Many factors impact the travel mode choice; however, their effects are not the same. Thus, it is necessary to ascertain the magnitude of these impacts and identify the most influential factors on travel mode choice. For this purpose, the mutual information (MI) test method was employed[45][50], which computes the importance of the inputs. MI means a filtering system that captures the random association between inputs and the target. MI examines the dependence among variables and confirms the strength of the connection among them. 

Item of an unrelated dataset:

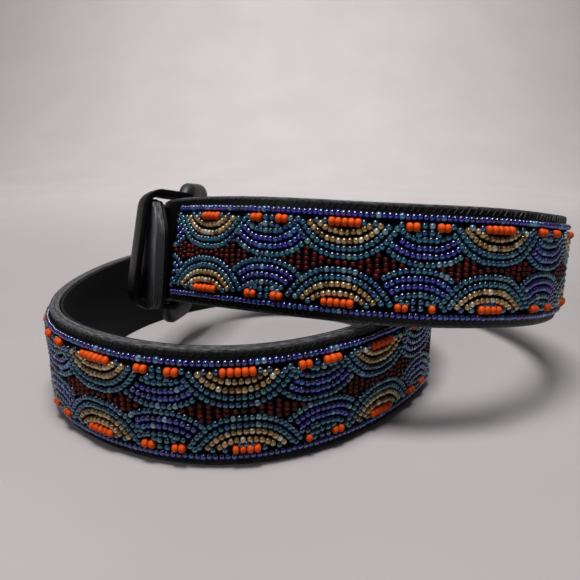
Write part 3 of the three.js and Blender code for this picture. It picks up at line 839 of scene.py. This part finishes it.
def make_prong(metal):
    """The eye round the heel bar and the arm that goes through the billet's hole and over the end bar."""
    eye_middle = BAR_DIAMETER / 2 + BAR_CLEARANCE + EYE_WALL / 2
    prong = start(bpy.ops.mesh.primitive_torus_add, major_radius=eye_middle, minor_radius=EYE_WALL / 2,
                  major_segments=24, minor_segments=10)
    prong.name = "buckle_prong_black"
    prong.scale = (1, 1, EYE_LENGTH / EYE_WALL)
    bpy.ops.object.transform_apply(location=False, rotation=False, scale=True)
    over_billet = BILLET_OFFSET - BAR_OFFSET + STRAP_THICK / 2 + PIECE_GAP + PRONG_DIAMETER / 2
    over_end = END_BAR_OUT - BAR_OFFSET + FRAME_BAR_THICK / 2 + PIECE_GAP + PRONG_DIAMETER / 2
    rows = [(3.1, 1.5, 0), (5.9, over_billet / 2, 0), (END_BAR_AFT * 0.42, over_billet, 0),
            (END_BAR_AFT * 0.75, (over_billet + over_end) / 2, 0), (END_BAR_AFT + 5, over_end, 0)]
    arm = start(bpy.ops.mesh.primitive_cylinder_add, vertices=12, radius=1, depth=1)
    for share in np.arange(-0.5, 0.5, 1 / 16)[1:]:
        cut(arm, (0, 0, share), (0, 0, 1))
    modify(arm, "BEVEL", width=0.02, segments=2, limit_method="ANGLE", angle_limit=math.radians(60))
    flat = points_of(arm)
    share = flat[:, 2] + 0.5
    middle = smooth_curve(rows, share)
    ahead = unit(smooth_curve(rows, share + 0.01) - smooth_curve(rows, share - 0.01) + 1e-9)
    aside = np.cross(UPRIGHT, ahead)
    radius = PRONG_DIAMETER / 2
    set_points(arm, middle + aside * flat[:, :1] * radius + UPRIGHT * flat[:, 1:2] * radius)
    face_outward(arm)
    modify(prong, "BOOLEAN", operation="UNION", object=arm, solver="EXACT")
    bpy.data.objects.remove(arm)
    set_points(prong, buckle_place(points_of(prong)))
    face_outward(prong)
    return finish(prong, metal, ["buckle_prong"], sharp=50)


# Beads

BEAD_RADIUS = 1.06
BEAD_PITCH = 1.86
BEAD_GAP = 0.08                   # between beads on one thread
BEAD_ROUNDING = 0.6               # how far a bead's rims are rounded
HAND = 0.05                       # how far a hand lays beads off their line
SWELL = 0.035                     # how far beads differ in size, as a share
PALE_SHARE = 0.07                 # share of the beads whose glass is much paler
ORANGE_RADIUS = 1.45
ORANGE_PITCH = 2.12
ORANGE_CLEAR = 1.3                # half the room that an orange bead needs beside others
CROWDING = 0.76                   # how near beads may come, as a share of touching
FIELD_LOW = 4.1                   # height of the middle of the lower border row
FIRST_ROW = 2.7                   # from a border row to the row beside it
ORANGE_ROW = 2.8                  # and to the orange beads
ROW_CLEAR = 1.5                   # a blue disc's rows stop this far outside its gold neighbours
ROW_BEND = 2.7                    # power of the rows' fall towards the border

# Half-discs of nested rows: colour, depth below the border at the middle, and half the row's width where it
# comes up to the first row's level.
GOLD_DISC = [("gold", 5.9, 8.9), ("gold", 8.8, 12.0), ("teal", 11.2, 14.5), ("teal", 13.7, 17.3)]
BLUE_DISC = [("teal", 7.1, 9.8), ("navy", 9.8, 12.4), ("navy", 12.3, 15.5), ("teal", 14.9, 18.2)]

# Places across and below the border of the four teal beads in the heart of a blue disc
BLUE_HEART = [(-1.2, 2.6), (1.2, 2.6), (-1.2, 4.8), (1.2, 4.8)]

# Middles of some half-discs along the belt at its upper and lower edge, read from the pattern, by the disc's
# number. Odd ones are gold, even ones blue, and the ones between are spaced evenly.
DISC_CHART = [(1, 53.2, 53.0), (2, 79.7, 79.0), (3, 105.8, 104.3), (4, 132.0, 129.3), (5, 156.0, 153.4),
              (6, 181.5, 179.0), (22, 604.5, 605.5), (23, 629.0, 629.5), (24, 652.1, 653.0),
              (25, 676.0, 678.0), (26, 701.5, 703.5), (27, 727.5, 728.5)]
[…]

Ultimately, the importance magnitude of each attribute for predicting travel mode choice was achieved based on the scores obtained in the MI test. The outcomes of this analysis are shown in Figure 14. The most important attributes were reason for not walking (walkmore), number of drivers in household (drvcnet), and count of adult household members at least 18 years old (numadlt). On the other hands, the lowest scores belonged to flexibility of work start time (flextime), owned vehicle longer than a year (vehowned), and gender (r_sex).
Figure 14.
 Outcomes of sensitivity analysis.
Reasons for not walking among respondents included unsafe street crossings, heavy traffic, and insufficient night lighting. It is clear that any improvement in these street conditions can encourage people to shift from motorized transport to walking. Thus, it makes sense that this factor is among the most influential travel mode choice factors to work [46][47][48][51,52,53]. The significance of the number of drivers in households can be attributed to its influence on the usage of vehicles and the generation of more trips. In practice, the likelihood of choosing active transportation options reduces as the number of drivers in a family grows [49][54]. As the number of adults in a family increases, the need for independent trips rises. Because of the different responsibilities that each adult in the family has, it is not easy to consolidate trips into one trip. This can be easily one of the principal sources of more trip generation and use of motorized transportation. The flexibility of work start time was among the least important factors. This could be attributable to work culture of the respondents in the US. However, several previous studies showed that the flexibility of work start time influences the mode choice e.g., [49][50][54,55]. The possession of a vehicle for longer than a year was also an unimportant factor for predicting the choice of travel mode to work. A possible reason for this is that people usually look for flexible and convenient travel options to work. Usually, they are reluctant to replace their private cars with healthy travel modes unless they face new challenges. These challenges can be health problems, heavy traffic, so on. Thus, it is sensible that this factor does not influence the mode choice substantially.